An entire year of growing, harvesting, sorting and fermenting coffee beans can be ruined in a matter of seconds during the roasting stage.

“We are always pursuing new product opportunities and in an exciting new collaboration, we have been supplying our coffee to the Wild River Mountain distillery where it undergoes a ‘cold drip concentration’ treatment, before being mixed with their hand crafted white rum to create a unique coffee liqueur,” Lucy said. 

“Our product vision aligns with the ‘third wave of coffee’ connoisseurship, which is about delivering high quality coffee sourced from farms instead of countries, where roasting is about bringing out the unique characteristics of each bean, and the flavor is clean, hard and pure. 
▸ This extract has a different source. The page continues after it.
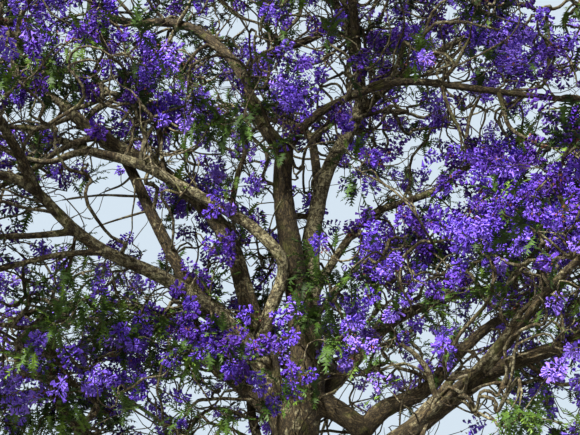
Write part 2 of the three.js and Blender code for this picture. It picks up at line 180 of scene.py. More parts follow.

“Our coffee trees are practically pest free, so we do not use any insecticides or pesticides. Our crop is grown in a clean, clear environment and our beans are stored under optimal conditions.” 

Lucy Stocker took the long way around to becoming a coffee producer. Growing up on a farm that produced some of the north’s first avocadoes, near the tiny town of Jaggan, she studied Mining Engineering at Wollongong University, before accepting a job in Western Australia. 

She met her husband, fellow engineer, James in Tom Price and they stayed on and worked in the west for many years. 

“We had seen coffee growing in the New Guinea highlands and were fairly confident it would do well on the elevated basalt soils of the family farm at Upper Barron,” she said. 

Just over four years ago, Lucy approached the Department of Agriculture and Forestry which supplied 15 different varieties of trees to trial. They settled on the Spanish variety, ‘Catuai Rojo’, a lovely dense-leafed Arabica tree. 

The cool, cloudy conditions of her parents’ property proved ideal for growing coffee and the thick foliage of the trees gave the beans the cover they needed to mature slowly over 10-11 months to produce the complexity of flavour Lucy was looking for. 

“We planted the initial 7000 trees on the slopes of my pilot paddock near the house, where I could experiment with fertilising, irrigating and tree spacing. We applied a lot of dolomite and lime to correct the soil chemistry and I tried to make as many mistakes as I could there before planting the next 25,000 trees,” she said. 

“We would love to see other farmers in the area give coffee a try. Established growers were extremely helpful when we started. They were all about collaboration and improving the reputation of Australian coffee and we would like to pass that on down the line,” she added.